Write out exactly the lines from the line with "trunk_hinges();" through the line with "record = json.load(file)", including both, and nothing more.

§

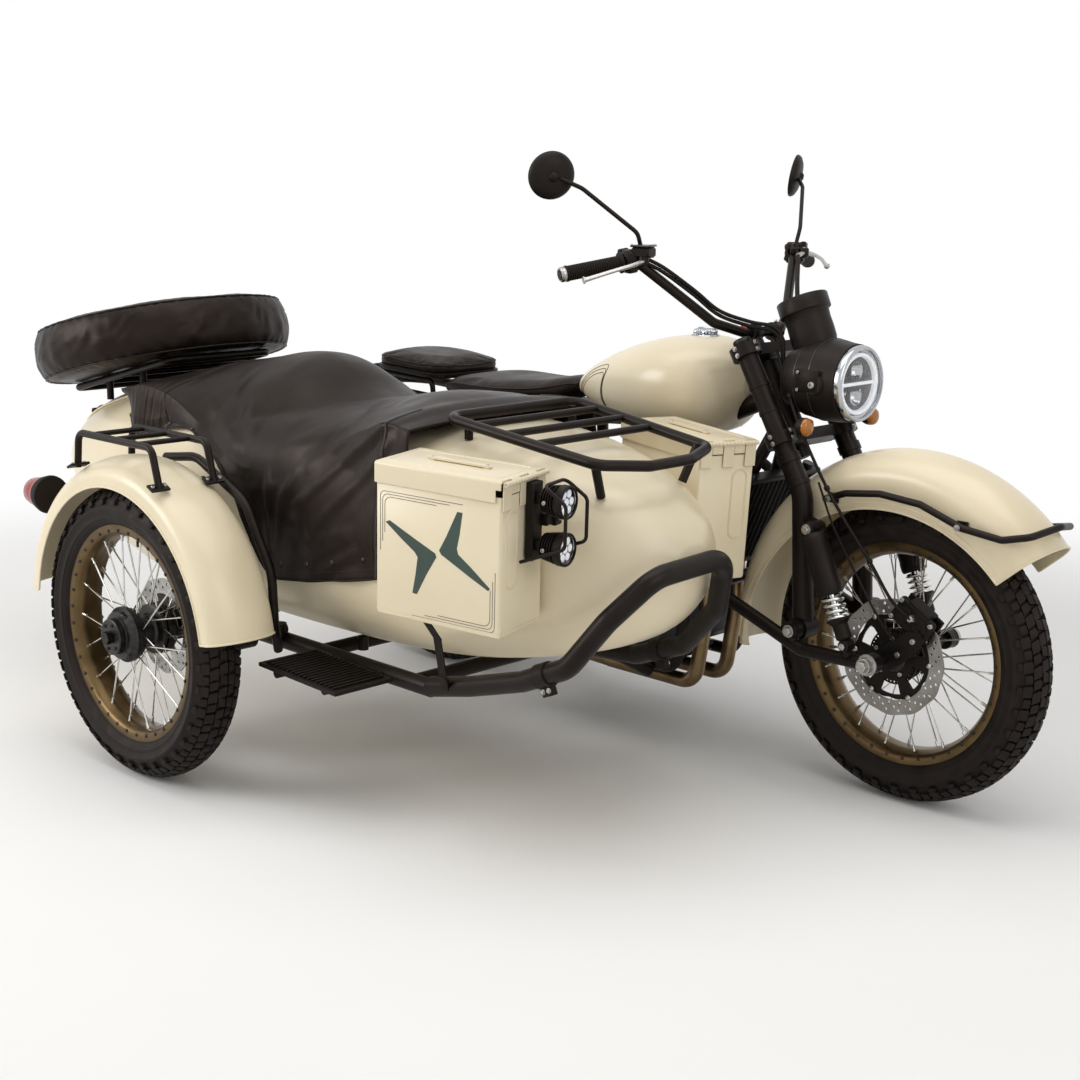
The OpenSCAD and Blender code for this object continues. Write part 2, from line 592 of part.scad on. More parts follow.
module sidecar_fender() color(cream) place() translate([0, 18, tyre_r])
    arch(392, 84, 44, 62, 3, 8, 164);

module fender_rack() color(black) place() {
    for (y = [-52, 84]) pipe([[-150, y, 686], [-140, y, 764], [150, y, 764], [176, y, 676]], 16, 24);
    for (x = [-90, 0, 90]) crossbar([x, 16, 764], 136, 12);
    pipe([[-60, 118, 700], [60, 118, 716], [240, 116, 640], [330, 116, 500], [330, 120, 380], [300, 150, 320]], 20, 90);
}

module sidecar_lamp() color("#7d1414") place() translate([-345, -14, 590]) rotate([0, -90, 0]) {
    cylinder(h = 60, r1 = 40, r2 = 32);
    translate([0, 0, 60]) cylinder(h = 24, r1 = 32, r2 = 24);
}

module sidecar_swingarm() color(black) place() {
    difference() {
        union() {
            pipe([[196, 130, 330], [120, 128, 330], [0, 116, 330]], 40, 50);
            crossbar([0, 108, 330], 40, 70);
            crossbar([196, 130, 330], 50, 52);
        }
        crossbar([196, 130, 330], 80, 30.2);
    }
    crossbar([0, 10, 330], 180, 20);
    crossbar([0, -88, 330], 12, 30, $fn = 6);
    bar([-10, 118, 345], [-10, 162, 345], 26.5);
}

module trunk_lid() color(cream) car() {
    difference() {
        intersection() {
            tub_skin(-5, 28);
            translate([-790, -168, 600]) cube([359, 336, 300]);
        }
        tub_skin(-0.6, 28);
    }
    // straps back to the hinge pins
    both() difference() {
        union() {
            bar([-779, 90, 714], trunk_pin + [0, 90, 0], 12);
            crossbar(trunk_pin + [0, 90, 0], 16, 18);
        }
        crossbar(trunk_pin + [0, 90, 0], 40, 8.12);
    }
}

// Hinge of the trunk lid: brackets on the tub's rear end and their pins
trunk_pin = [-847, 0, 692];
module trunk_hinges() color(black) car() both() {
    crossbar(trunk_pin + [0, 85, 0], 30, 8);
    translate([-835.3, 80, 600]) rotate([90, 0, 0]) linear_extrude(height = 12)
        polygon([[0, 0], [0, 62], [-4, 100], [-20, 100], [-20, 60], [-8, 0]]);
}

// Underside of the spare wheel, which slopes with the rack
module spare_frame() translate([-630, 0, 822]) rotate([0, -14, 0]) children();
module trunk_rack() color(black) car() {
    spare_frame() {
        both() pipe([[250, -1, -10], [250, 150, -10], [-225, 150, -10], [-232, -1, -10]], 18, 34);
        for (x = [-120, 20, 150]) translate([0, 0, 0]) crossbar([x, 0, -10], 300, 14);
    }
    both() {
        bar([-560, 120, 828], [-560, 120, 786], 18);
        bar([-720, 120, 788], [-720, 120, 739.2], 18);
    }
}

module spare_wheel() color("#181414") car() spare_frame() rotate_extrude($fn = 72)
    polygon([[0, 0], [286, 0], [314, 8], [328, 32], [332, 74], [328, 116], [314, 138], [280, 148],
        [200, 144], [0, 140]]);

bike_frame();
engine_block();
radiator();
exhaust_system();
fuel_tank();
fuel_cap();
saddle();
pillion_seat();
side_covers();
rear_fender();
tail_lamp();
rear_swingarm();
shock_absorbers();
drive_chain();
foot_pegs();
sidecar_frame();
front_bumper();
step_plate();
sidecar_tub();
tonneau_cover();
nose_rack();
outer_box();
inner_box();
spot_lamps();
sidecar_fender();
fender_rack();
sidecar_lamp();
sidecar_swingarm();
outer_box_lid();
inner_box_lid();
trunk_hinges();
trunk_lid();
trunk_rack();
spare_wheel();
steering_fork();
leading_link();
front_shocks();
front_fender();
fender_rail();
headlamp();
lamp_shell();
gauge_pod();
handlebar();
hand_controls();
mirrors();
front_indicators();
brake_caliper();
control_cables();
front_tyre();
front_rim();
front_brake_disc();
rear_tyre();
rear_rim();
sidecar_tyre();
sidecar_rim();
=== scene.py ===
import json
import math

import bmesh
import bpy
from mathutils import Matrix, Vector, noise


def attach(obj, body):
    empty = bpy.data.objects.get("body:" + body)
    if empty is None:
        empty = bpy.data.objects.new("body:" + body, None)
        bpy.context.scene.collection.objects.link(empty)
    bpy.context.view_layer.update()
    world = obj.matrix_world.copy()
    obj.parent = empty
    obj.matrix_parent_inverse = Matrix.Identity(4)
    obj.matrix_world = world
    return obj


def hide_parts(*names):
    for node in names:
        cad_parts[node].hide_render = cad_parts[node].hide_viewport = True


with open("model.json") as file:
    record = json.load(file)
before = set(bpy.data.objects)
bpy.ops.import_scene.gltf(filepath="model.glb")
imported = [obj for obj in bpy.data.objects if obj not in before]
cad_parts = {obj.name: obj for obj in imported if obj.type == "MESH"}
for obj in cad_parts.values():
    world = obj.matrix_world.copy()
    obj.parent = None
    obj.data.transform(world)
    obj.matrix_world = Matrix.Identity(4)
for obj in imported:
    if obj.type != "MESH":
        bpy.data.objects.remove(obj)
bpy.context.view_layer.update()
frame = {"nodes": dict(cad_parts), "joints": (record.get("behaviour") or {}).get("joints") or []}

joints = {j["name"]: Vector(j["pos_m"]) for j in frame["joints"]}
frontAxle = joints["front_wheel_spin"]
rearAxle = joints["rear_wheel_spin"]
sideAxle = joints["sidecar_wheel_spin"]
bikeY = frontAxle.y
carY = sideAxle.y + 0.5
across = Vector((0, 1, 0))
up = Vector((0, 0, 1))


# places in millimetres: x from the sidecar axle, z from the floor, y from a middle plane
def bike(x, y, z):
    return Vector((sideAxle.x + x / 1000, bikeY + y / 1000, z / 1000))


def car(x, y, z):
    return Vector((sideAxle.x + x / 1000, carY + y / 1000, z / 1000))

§

> _FINISHED TASK_:
trunk_hinges();
trunk_lid();
trunk_rack();
spare_wheel();
steering_fork();
leading_link();
front_shocks();
front_fender();
fender_rail();
headlamp();
lamp_shell();
gauge_pod();
handlebar();
hand_controls();
mirrors();
front_indicators();
brake_caliper();
control_cables();
front_tyre();
front_rim();
front_brake_disc();
rear_tyre();
rear_rim();
sidecar_tyre();
sidecar_rim();
=== scene.py ===
import json
import math

import bmesh
import bpy
from mathutils import Matrix, Vector, noise


def attach(obj, body):
    empty = bpy.data.objects.get("body:" + body)
    if empty is None:
        empty = bpy.data.objects.new("body:" + body, None)
        bpy.context.scene.collection.objects.link(empty)
    bpy.context.view_layer.update()
    world = obj.matrix_world.copy()
    obj.parent = empty
    obj.matrix_parent_inverse = Matrix.Identity(4)
    obj.matrix_world = world
    return obj


def hide_parts(*names):
    for node in names:
        cad_parts[node].hide_render = cad_parts[node].hide_viewport = True


with open("model.json") as file:
    record = json.load(file)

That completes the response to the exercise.